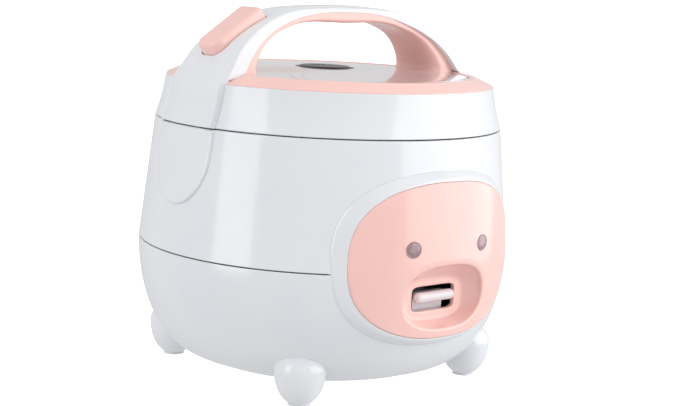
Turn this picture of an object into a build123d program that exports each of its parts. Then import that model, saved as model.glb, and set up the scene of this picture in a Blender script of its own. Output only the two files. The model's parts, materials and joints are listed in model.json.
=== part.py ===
"""A small round rice cooker with a carrying strap over its hinged lid.

Frame: origin on the floor at the centre of the four feet, +Z up, the face panel towards -Y,
the lid hinge at +X and the lid release button at -X. Millimetres.
"""
import os

from math import cos, pi, radians, sin, sqrt

from build123d import *

# ---- overall sizes -------------------------------------------------------------------
body_radius = 118.0  # widest radius of the housing, at the waist seam
foot_clearance = 12.5  # floor to the flat bottom
bowl_height = 71.5  # flat bottom to the waist seam
upper_height = 76.5  # waist seam to the lid seam
skirt_height = 25.9  # lid seam to the coloured rim
strap_rise = 46.6  # coloured rim to the top of the carrying strap

# ---- housing ---------------------------------------------------------------------------
wall = 2.5  # plastic wall of the housing
seam_gap = 0.5  # shadow gap at each seam
flat_inset = 38.0  # the flat bottom's edge, inside the widest radius
upper_taper = 8.3  # how much the radius drops between the waist and the lid seam
skirt_taper = 6.0  # how much it drops between the lid seam and the rim
lip_height = 6.0  # locating lip inside the waist seam
lip_wall = 2.2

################

Return each line of the data exactly as written above.

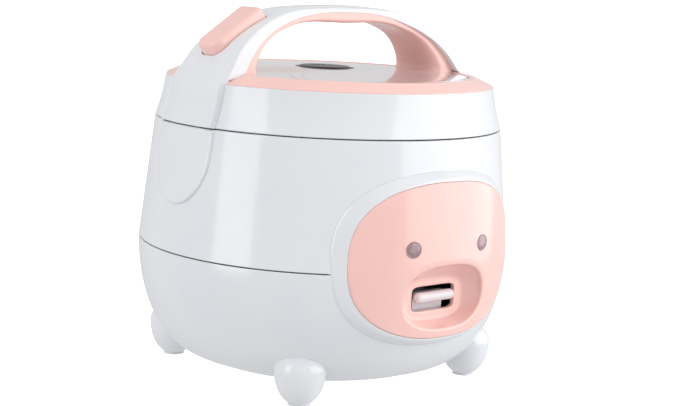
Turn this picture of an object into a build123d program that exports each of its parts. Then import that model, saved as model.glb, and set up the scene of this picture in a Blender script of its own. Output only the two files. The model's parts, materials and joints are listed in model.json.
=== part.py ===
"""A small round rice cooker with a carrying strap over its hinged lid.

Frame: origin on the floor at the centre of the four feet, +Z up, the face panel towards -Y,
the lid hinge at +X and the lid release button at -X. Millimetres.
"""
import os

from math import cos, pi, radians, sin, sqrt

from build123d import *

# ---- overall sizes -------------------------------------------------------------------
body_radius = 118.0  # widest radius of the housing, at the waist seam
foot_clearance = 12.5  # floor to the flat bottom
bowl_height = 71.5  # flat bottom to the waist seam
upper_height = 76.5  # waist seam to the lid seam
skirt_height = 25.9  # lid seam to the coloured rim
strap_rise = 46.6  # coloured rim to the top of the carrying strap

# ---- housing ---------------------------------------------------------------------------
wall = 2.5  # plastic wall of the housing
seam_gap = 0.5  # shadow gap at each seam
flat_inset = 38.0  # the flat bottom's edge, inside the widest radius
upper_taper = 8.3  # how much the radius drops between the waist and the lid seam
skirt_taper = 6.0  # how much it drops between the lid seam and the rim
lip_height = 6.0  # locating lip inside the waist seam
lip_wall = 2.2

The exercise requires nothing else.